Hasegawa 1/48 A6M5b




$25.98 MSRP


three options


Scott Van Aken


2001 issue


If you ask anyone who has just a passing interest in WWII what was the most important Japanese plane of that conflict, they will inevitably say 'The Zero'. As a child, comics were full of evil-looking, yellow planes with maniacally-grinning pilots, spitting lead (with the usual 'Budda-budda-budda' sound effects), and later being destroyed just in the nick of time for our heros.

As any Allied pilot flying in the Pacific or CBI theaters who managed to shoot down or sight an enemy plane, and they'll say it was a Zero, even if there wasn't one for a thousand miles. That is how much the Mitsubishi A6M has been ingrained into our psyche. While the various versions of the Zero were the most widely produced Japanese aircraft, total builds or less than 10,000 aircraft were pale when compared to the Yak or 109, for which three times that number were produced. However, like those two aircraft, there were a rather bewildering number of different variants.
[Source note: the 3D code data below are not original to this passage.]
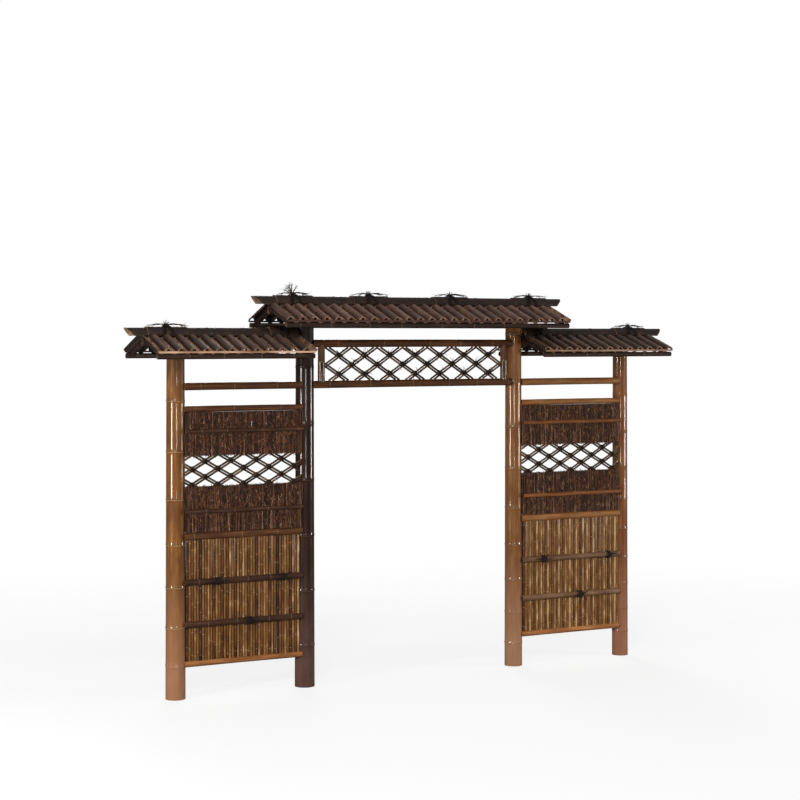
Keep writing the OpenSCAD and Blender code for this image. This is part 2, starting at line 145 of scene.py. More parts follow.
# ---------------------------------------------------------------------------
# The four posts: timber bamboo culms, cut square at the foot, thinner towards the top,
# with a sharp sheath scar and a soft swelling at each node, stained and varnished.
# ---------------------------------------------------------------------------


class Pile:
    """Surfaces of many like pieces, gathered into one mesh.

    Each point carries its grain (metres around, metres along, how near a node) and the
    tone of the piece that it belongs to."""

    def __init__(self):
        self.points, self.grain, self.tone, self.faces, self.count = [], [], [], [], 0

    def _put(self, points, grain, tone):
        first = self.count
        points = points.reshape(-1, 3)
        self.points.append(points)
        self.grain.append(np.broadcast_to(grain, points.shape) if np.ndim(grain) == 1
                          else grain.reshape(-1, 3))
        self.tone.append(np.full(len(points), tone))
        self.count += len(points)
        return first

    def skin(self, grid, grain, tone, closed=True, material=0):
        """A net of four-sided faces over rows of points; closed joins each row's ends.
        material is one number or one for each column of faces."""
        rows, columns = grid.shape[:2]
        index = self._put(grid, grain, tone) + np.arange(rows * columns).reshape(rows, columns)
        after = np.roll(index, -1, axis=1)
        if not closed:
            index, after = index[:, :-1], after[:, :-1]
        quads = np.stack([index[:-1], after[:-1], after[1:], index[1:]], axis=-1)
        finish = np.broadcast_to(material, quads.shape[:2])
        self.faces.append((quads.reshape(-1, 4), finish.reshape(-1)))

    def disc(self, ring, grain, tone, material=0):
        """One flat face over a ring of points."""
        first = self._put(ring, grain, tone)
        self.faces.append((first + np.arange(len(ring))[None], np.array([material])))

    def build(self, name, slot, *materials):
        mesh = bpy.data.meshes.new(name)
        points = np.concatenate(self.points)
        loops = np.concatenate([quads.ravel() for quads, _ in self.faces])
        sizes = np.concatenate([np.full(len(quads), quads.shape[1]) for quads, _ in self.faces])
        mesh.vertices.add(len(points))
        mesh.vertices.foreach_set("co", points.astype(np.float32).ravel())
        mesh.loops.add(len(loops))
        mesh.loops.foreach_set("vertex_index", loops.astype(np.int32))
        mesh.polygons.add(len(sizes))
        mesh.polygons.foreach_set("loop_start", np.concatenate([[0], np.cumsum(sizes)[:-1]]))
        finish = np.concatenate([finish for _, finish in self.faces])
        mesh.polygons.foreach_set("material_index", finish.astype(np.int32))
        mesh.update(calc_edges=True)
        mesh.shade_smooth()
        grain = mesh.attributes.new("grain", "FLOAT_VECTOR", "POINT")
        grain.data.foreach_set("vector", np.concatenate(self.grain).astype(np.float32).ravel())
        tone = mesh.attributes.new("tone", "FLOAT", "POINT")
        tone.data.foreach_set("value", np.concatenate(self.tone).astype(np.float32))
        for material in materials:
            mesh.materials.append(material)
        piece = bpy.data.objects.new(name, mesh)
        scene.collection.objects.link(piece)
        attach(piece, "root")
        return piece


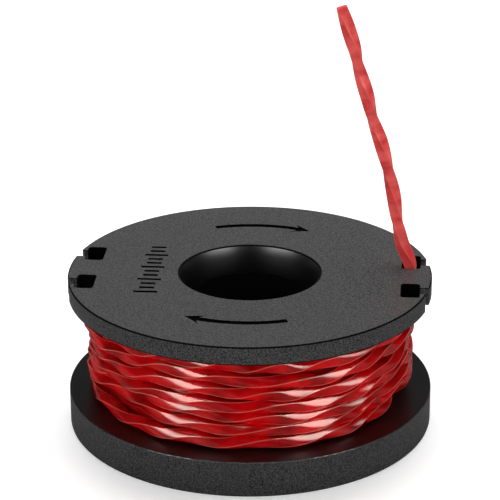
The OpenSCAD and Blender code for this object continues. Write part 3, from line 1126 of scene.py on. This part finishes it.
def mapped(tree, value, start, end, low=0, high=1, curve="LINEAR"):
    """Takes a value from the range between start and end to the range between low and high."""
    return add_node(tree, "ShaderNodeMapRange", {
        "Value": value, "From Min": start, "From Max": end, "To Min": low, "To Max": high,
    }, interpolation_type=curve).outputs["Result"]


def faded(tree, value, start, end, low=0, high=1):
    """The same, but smoothly."""
    return mapped(tree, value, start, end, low, high, "SMOOTHSTEP")


def opaque(rgb):
    """A plain colour as a socket takes it."""
    return rgb if isinstance(rgb, bpy.types.NodeSocket) else (*rgb, 1)


def mixed(tree, factor, first, second):
    """Mixes two colours, which are the seventh and the eighth input of a mix node."""
    return add_node(tree, "ShaderNodeMix", {
        "Factor": factor, 6: opaque(first), 7: opaque(second),
    }, data_type="RGBA").outputs[2]


def noise(tree, place, scale, detail, roughness=0.5):
    """Noise from 0 to 1."""
    return add_node(tree, "ShaderNodeTexNoise", {
        "Vector": place, "Scale": scale, "Detail": detail, "Roughness": roughness,
    }).outputs["Fac"]


def bumped(tree, height, strength, distance):
    """The normal of a face with small bumps."""
    return add_node(tree, "ShaderNodeBump", {
        "Height": height, "Strength": strength, "Distance": distance,
    }).outputs["Normal"]


def new_group(name, inputs, outputs):
    """An empty node group that takes vectors and numbers and gives numbers."""
    tree = bpy.data.node_groups.new(name, "ShaderNodeTree")
    for key, kind in inputs.items():
        tree.interface.new_socket(name=key, in_out="INPUT", socket_type=kind)
    for key in outputs:
        tree.interface.new_socket(name=key, in_out="OUTPUT", socket_type="NodeSocketFloat")
    return tree, tree.nodes.new("NodeGroupInput").outputs, tree.nodes.new("NodeGroupOutput")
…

The final main version and probably most produced base airframe was the A6M5, which had shorter wings of greater cord and started incorporating some pilot armor and fuel tank protection that was sorely needed, though at a loss of range and maneuverability that the Japanese so loved. The A6M5b, the subject of this kit, was probably the best Zero made. It was the first to incorporate armored glass behind the windscreen, and had automatic fire extinguishers in the fuel tanks. On this version, one of the two cowl mounted 7.7mm machine guns was replaced with a 13.2mm version. It's first combat operation was an unmitigated disaster as it was heavily used in the Battle of the Philippine Sea (or Operation AGO, depending on your side of things). This version was later replaced by the A6M5c which further increased armament in the wings and a more powerful engine.

So, how to tell a b from an a or c? The easiest is to note the two wing gun barrels and the two different sizes of cowl gun openings.


This kit continues the Hasegawa tendency to design a kit for a zillion different variants. Since the Zero is probably the biggest selling kit in the biggest market that Hasegawa has (Japan), it will probably surprise no one that they sell every one they make. Even the shelves here in the US are usually devoid of A6Ms as they tend to move pretty quickly.

The kit is all that we've come to expect from Hasegawa in that it has excellent surface detailing, a cockpit that is only marginally improved by a resin replacement, and a bunch of inserts to take care of the many different variants. Unusual in a modern Hasegawa kit is that there are no little poly-caps to hold in parts. However, this is a pretty straight-forward kit and one of the best that Hasegawa has done. A nice touch with this kit that is not on the early Zeros is that the flaps are a separate piece. This kit also includes the later drop tank without the fairing. In order to properly do this version, there is a touch of panel line filling and some additional engraving needed to get everything just right. Most of us won't have any trouble with this at all.

Instructions are excellent and provide all the color info you'd need. Color references are for Gunze paints, just as they have been for decades. Decals are for two aircraft, one from Tsukuba NAG in late 1944 as shown on the box art. The other is from Suzuka AB in mid-1944. Both are pretty boring as color schemes go as they are in the black green over light grey scheme. The box art plane seems to be a Nakajima-build, judging from the 'swoop' of the lower camo color to the tail plane underside, so if you are really into things, you'll be using the Nakajima Naval colors for that one. I also noted that the upper surface colors are wrapped around the leading edge of the wing and go a short ways into the underside. Decals seem to be well done  and offer alternate tail numbers for the first scheme. There are also instrument decals, which I use every time as they fit beautifully.


I can highly recommend this kit based on my most enjoyable experiences when doing some of the early model Zeros.


Japanese Aircraft  of the Pacific War, by Rene J Francillon, 1979, Putnam.